Chi Andromedae (χ Andromedae, χ And) is the Bayer designation for a star in the northern constellation of Andromeda. It has an apparent visual magnitude of +5.01, which is relatively faint for a naked-eye star. Based upon parallax measurements made during the Gaia mission, Chi Andromedae is located around 264 ly from Earth.

χ Andromedae is a member of 天大將軍 (Tiān Dà Jiāng Jūn), meaning Heaven's Great General, together with γ Andromedae, φ Persei, 51 Andromedae, 49 Andromedae, θ Andromedae, τ Andromedae, 56 Andromedae, β Trianguli, γ Trianguli and δ Trianguli.

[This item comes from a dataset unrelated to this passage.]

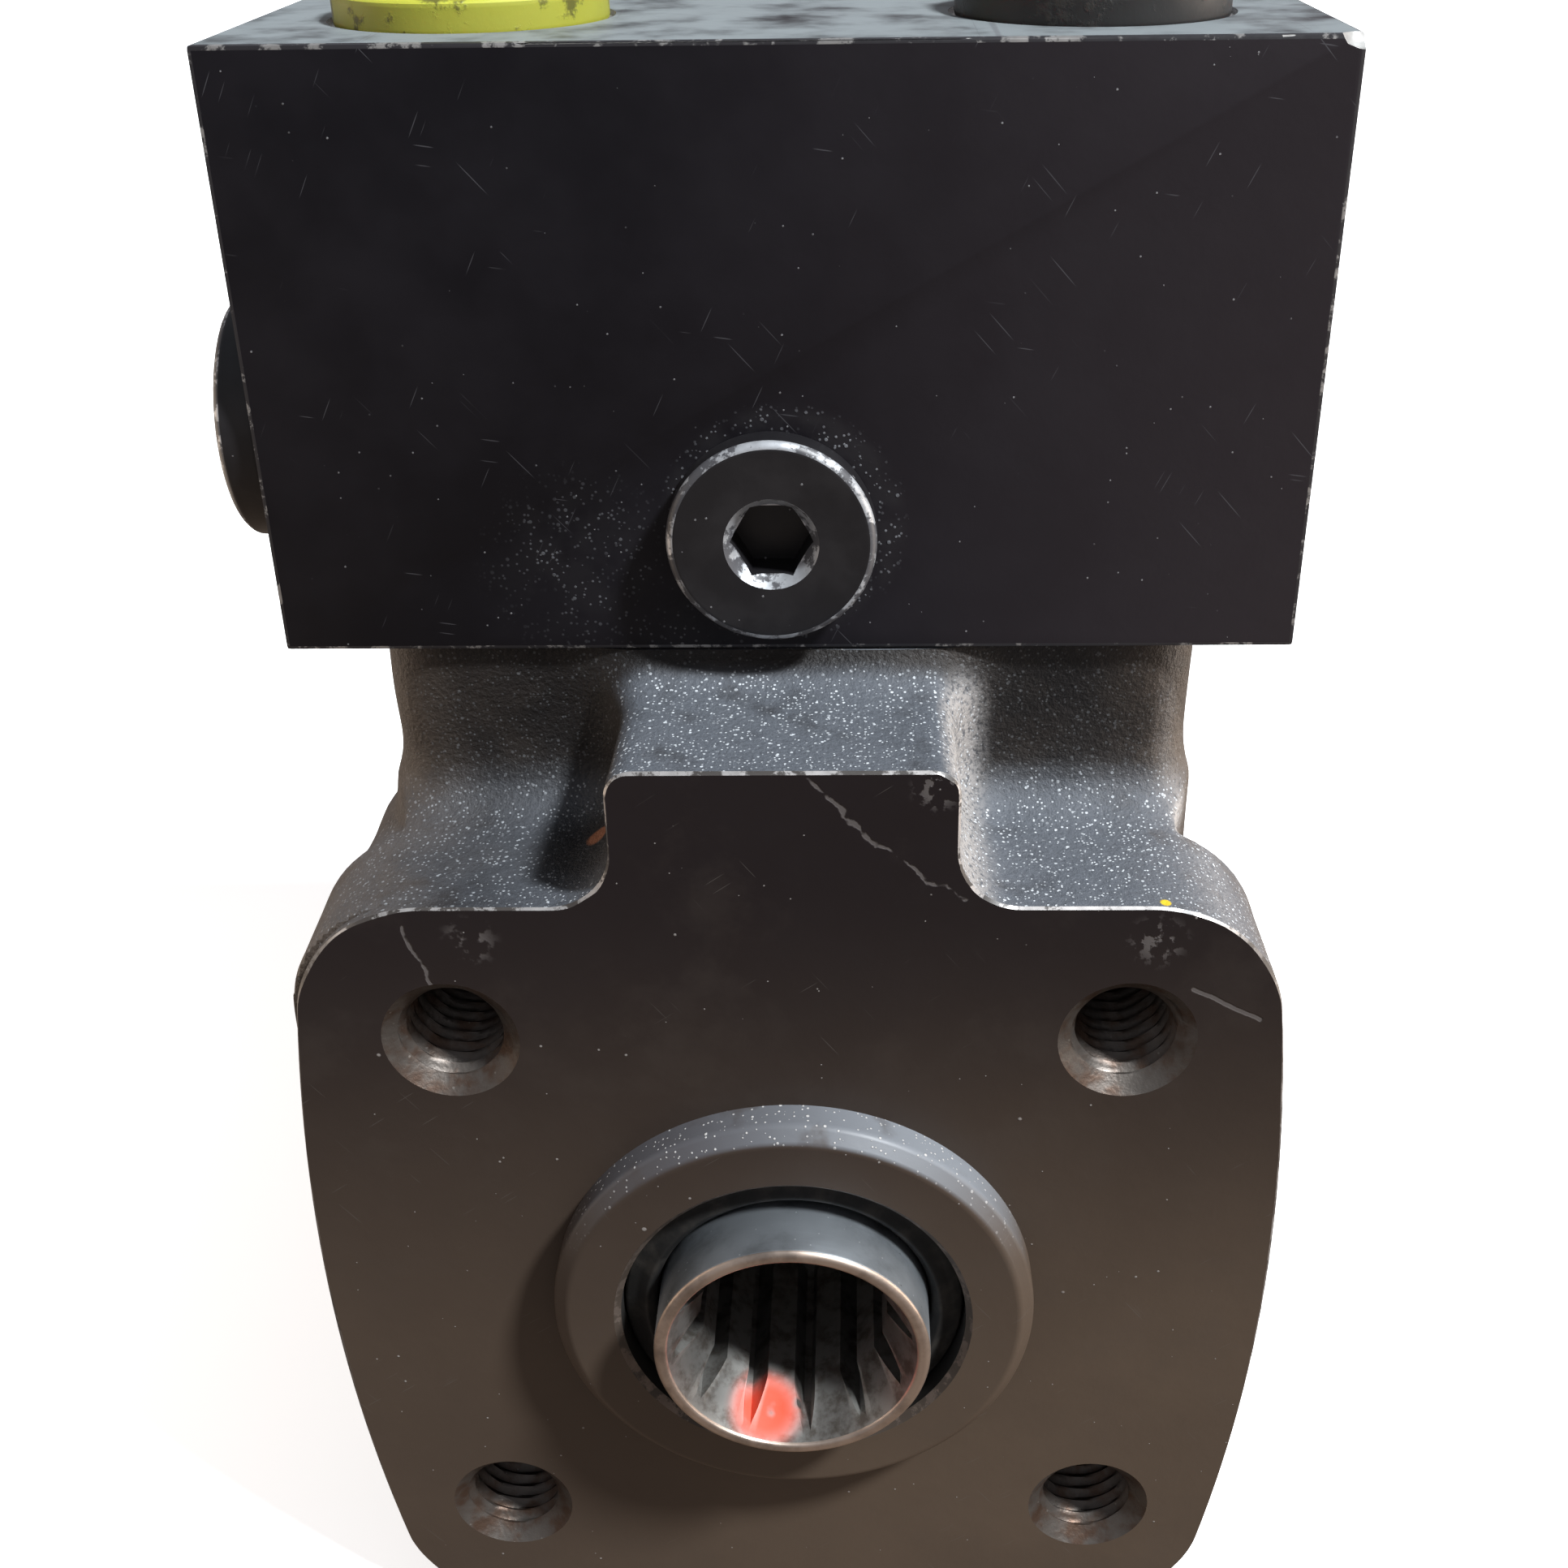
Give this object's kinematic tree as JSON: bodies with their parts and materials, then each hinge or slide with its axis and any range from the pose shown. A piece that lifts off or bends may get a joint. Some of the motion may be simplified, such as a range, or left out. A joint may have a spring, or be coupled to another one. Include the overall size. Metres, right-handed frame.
{
  "type": "hydrostatic steering unit",
  "caption": "Rotary-valve hydrostatic steering unit with a splined input, square four-hole flange, gerotor set and bolted port block.",
  "frame": {"origin": "middle of the base, under the unit, at the level of the flange foot and the lowest line of the gerotor set", "axes": "-Y out of the mounting face along the input shaft, +Z out of the port face, +X to the right seen from the input end"},
  "size_m": [0.091, 0.1556, 0.1578],
  "materials": {
    "cast_body": "sand-cast iron under thin worn dark brown-black paint",
    "block_paint": "machined steel block under satin near-black paint, chipped at a corner",
    "bright_steel": "ground steel",
    "worn_steel": "oiled, slightly stained steel",
    "black_oxide": "black-oxide or painted fastener with worn edges",
    "rubber": "nitrile rubber",
    "yellow_plastic": "dirty yellow polyethylene",
    "black_plastic": "black polyethylene"
  },
  "bodies": {
    "housing": {"housing": "cast_body", "port_block": "block_paint", "block_screw_1": "black_oxide", "block_screw_2": "black_oxide", "block_screw_3": "black_oxide", "block_screw_4": "black_oxide", "block_face_oring_1": "rubber", "block_face_oring_2": "rubber", "block_face_oring_3": "rubber", "block_face_oring_4": "rubber", "front_port_plug": "black_oxide", "front_plug_oring": "rubber", "side_port_plug": "black_oxide", "side_plug_oring": "rubber", "pressure_port_cap": "yellow_plastic", "tank_port_cap": "black_plastic", "left_port_cap": "black_plastic", "right_port_cap": "black_plastic", "relief_valve_seat": "bright_steel", "relief_spring": "bright_steel", "inlet_check_seat": "bright_steel", "inlet_ball_stop": "bright_steel", "dust_seal": "rubber", "shaft_seal": "rubber", "thrust_race_front": "bright_steel", "thrust_needle_cage": "bright_steel", "thrust_race_rear": "bright_steel", "spacer_plate": "bright_steel", "gerotor_ring": "worn_steel", "end_cap": "cast_body", "end_cap_screw_1": "black_oxide", "end_cap_screw_2": "black_oxide", "end_cap_screw_3": "black_oxide", "end_cap_screw_4": "black_oxide", "end_cap_screw_5": "black_oxide", "end_cap_screw_6": "black_oxide", "end_cap_screw_7": "black_oxide"},
    "spool": {"spool": "worn_steel"},
    "sleeve": {"sleeve": "bright_steel", "cross_pin": "bright_steel", "spring_retaining_ring": "bright_steel", "centring_leaf_upper_bowed": "bright_steel", "centring_leaf_upper_flat": "bright_steel", "centring_leaf_lower_flat": "bright_steel", "centring_leaf_lower_bowed": "bright_steel"},
    "drive": {"drive_shaft": "bright_steel"},
    "star": {"gerotor_star": "worn_steel"},
    "orbit": {"drive_spacer": "bright_steel"},
    "relief_valve": {"relief_poppet": "bright_steel"},
    "check_valve": {"inlet_check_ball": "bright_steel"}
  },
  "joints": [
    {"name": "sleeve_spin", "type": "hinge", "parent": "housing", "child": "sleeve", "pos_m": [0.00155, -0.00958, 0.044], "axis": [0, 1, 0], "continuous": true},
    {"name": "spool_lost_motion", "type": "hinge", "parent": "sleeve", "child": "spool", "pos_m": [0.00155, -0.03957, 0.044], "axis": [0, 1, 0], "range_deg": [-8, 8], "stiffness_Nm_per_rad": 4},
    {"name": "star_orbit", "type": "hinge", "parent": "housing", "child": "orbit", "pos_m": [0.00155, 0.04342, 0.044], "axis": [0, 1, 0], "continuous": true},
    {"name": "star_spin", "type": "hinge", "parent": "orbit", "child": "star", "pos_m": [0.00155, 0.04342, 0.047], "axis": [0, 1, 0], "continuous": true},
    {"name": "drive_spin", "type": "hinge", "parent": "orbit", "child": "drive", "pos_m": [0.00155, -0.02658, 0.044], "axis": [0, 0.9991, 0.0431], "continuous": true},
    {"name": "relief_lift", "type": "slide", "parent": "housing", "child": "relief_valve", "axis": [0, -1, 0], "range_m": [0, 0.002], "stiffness_N_per_m": 1500, "springref_m": -0.004, "deforming": ["relief_spring"]},
    {"name": "check_ball_lift", "type": "slide", "parent": "housing", "child": "check_valve", "axis": [0, 0, 1], "range_m": [0, 0.0018]}
  ],
  "couplings": [
    {"joint": "star_orbit", "follows": "sleeve_spin", "ratio": -6},
    {"joint": "star_spin", "follows": "sleeve_spin", "ratio": 7},
    {"joint": "drive_spin", "follows": "sleeve_spin", "ratio": 7}
  ]
}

Consequently, the Chinese name for χ Andromedae itself is 天大將軍五 (Tiān Dà Jiāng Jūn wǔ, the Fifth Star of Heaven's Great General.)

This is most likely a spectroscopic binary system with an estimated orbital period of 20.8 years and an eccentricity of 0.37. The primary component has a stellar classification of G8 III, which indicates it is a giant star that has exhausted the supply of hydrogen at its core and evolved away from the main sequence. The outer envelope has expanded to about nine times the radius of the Sun and it is radiating 47 times the luminosity of the Sun at an effective temperature of 5,070 K. This heat gives the star the yellow-hued glow of a G-type star. It appears to be rotating very slowly with no measurable projected rotational velocity. The secondary component seems to be a main-sequence star of the spectral class G or K.